Eventually I plan to roll it my way, where comments go horizontal, and vertical, post comments on comments, or comments on posts. more like a forum, and less like I said this first, you said that next, and he said that about what I said and nothing about what you said.

Michael Chui — 05:54 on 10.10.06#
 

The primary reason I use an RSS feedreader is because I won't remember to keep up on a blog otherwise. I'll recall it three months later, and then the conversation on the comments has blown off. I mean, if I want to unplug, then I'll unplug, but if I don't want to, I don't want to be forced to.

If you want people to come to your site instead of using a reader, maybe you should have content that is worth seeing outside of the feed. A great design is well and good, but what is it designed for? If it's just artwork, stuff it in a museum and we'll get an RSS for that someday.

Michael Chui — 05:56 on 10.10.06#
 

Oh, and my Geocities site is still around. I put a link to it in my high school yearbook as my senior quote. It's still as crazy as I was back then.

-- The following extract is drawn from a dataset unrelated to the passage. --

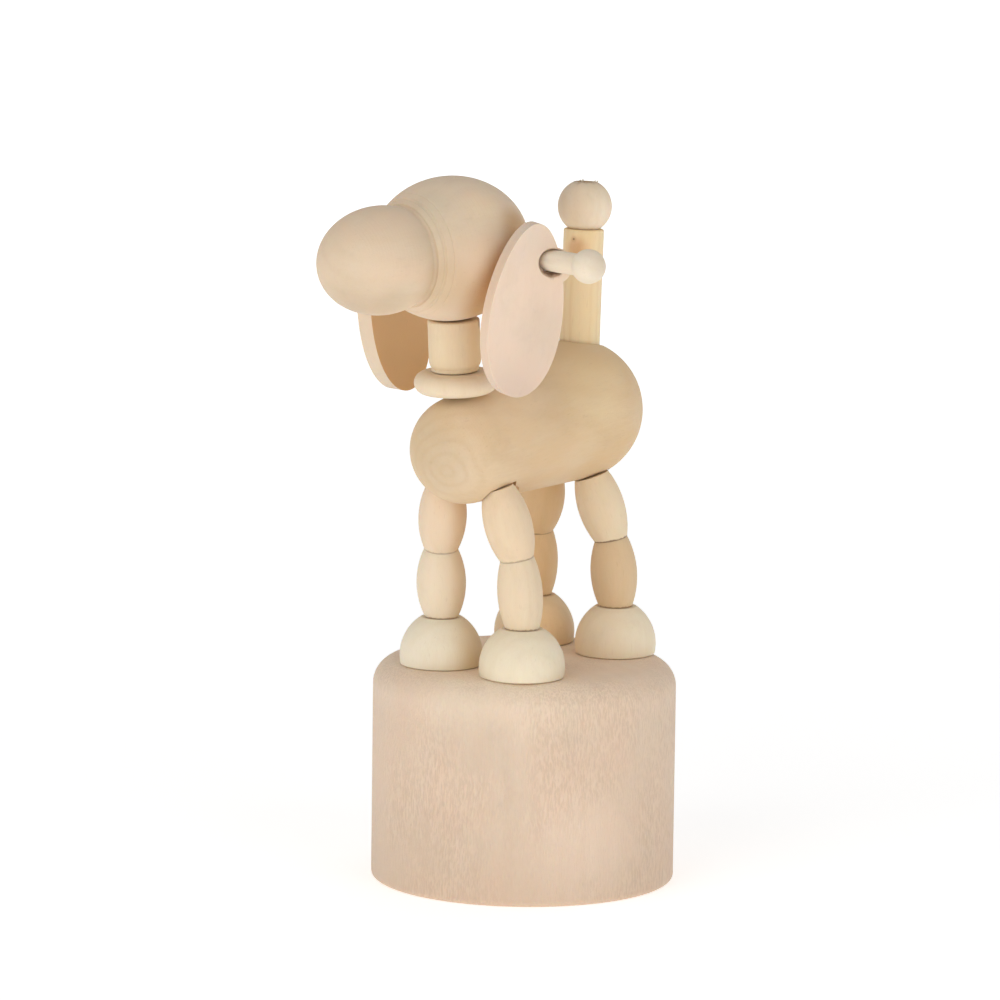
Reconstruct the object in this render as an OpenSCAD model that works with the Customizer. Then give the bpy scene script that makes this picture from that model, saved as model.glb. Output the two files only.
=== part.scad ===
// Push puppet: a jointed wooden dog that stands on a turned drum base.
// Axes: +Z up, the dog faces -Y, its left side is +X, origin in the middle of the base's underside.

/* [Base] */
// Outside diameter of the drum base
base_d = 48; // [46:0.5:52]
// Height of the drum base
base_h = 35; // [33:0.5:40]
// Rounding of the base's top edge
base_round = 4; // [2:0.5:6]
// Rounding of the base's lower edge
base_foot_round = 0.8; // [0.5:0.1:1.5]
// Diameter of the chamber bored up from the underside
chamber_d = 36; // [35:0.5:38]
// Thickness of wood left above the chamber
deck_t = 8; // [6:0.5:10]

/* [Push button and spring] */
// Diameter of the push button disc
button_d = 34.6; // [33.4:0.2:34.8]
// Thickness of the push button disc
button_t = 8; // [6:0.5:9]
// How far the button's face stands inside the base's rim
button_recess = 1.5; // [1:0.25:3]
// How far the button can be pressed
button_travel = 8; // [6:0.5:9]
// Wire diameter of the return spring
spring_wire = 1.2; // [0.8:0.1:1.4]
// Middle diameter of the return spring's coil
spring_d = 21; // [18:0.5:23]
// Number of turns of the return spring
spring_turns = 5; // [4:1:6]

/* [Feet and legs] */
// Widest radius of the front feet
foot_front_r = 6.75; // [6.2:0.05:7]
// Widest radius of the rear feet
foot_rear_r = 6.45; // [6:0.05:6.6]
// Height of every foot
foot_h = 7.6; // [7.3:0.1:8]
// Length of each leg bead
bead_l = 10.6; // [10.4:0.1:10.7]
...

Sam Hill — 08:05 on 10.13.06#
 

> I think the rather unforgiving nature of blog audiences is a deterrent to quality sometimes. If you don't post something often enough, people go away. I find myself looking for ways to post more often, not post better.

in a general question to everyone:
why do you care if you have visitors to your blog? what the poo does it matter? if you want to make friends join a soccer league. if you want to make business contacts go to a meetup. call your grandma -- ask her what she thinks about your blogging. two cents says she thinks you're goofy.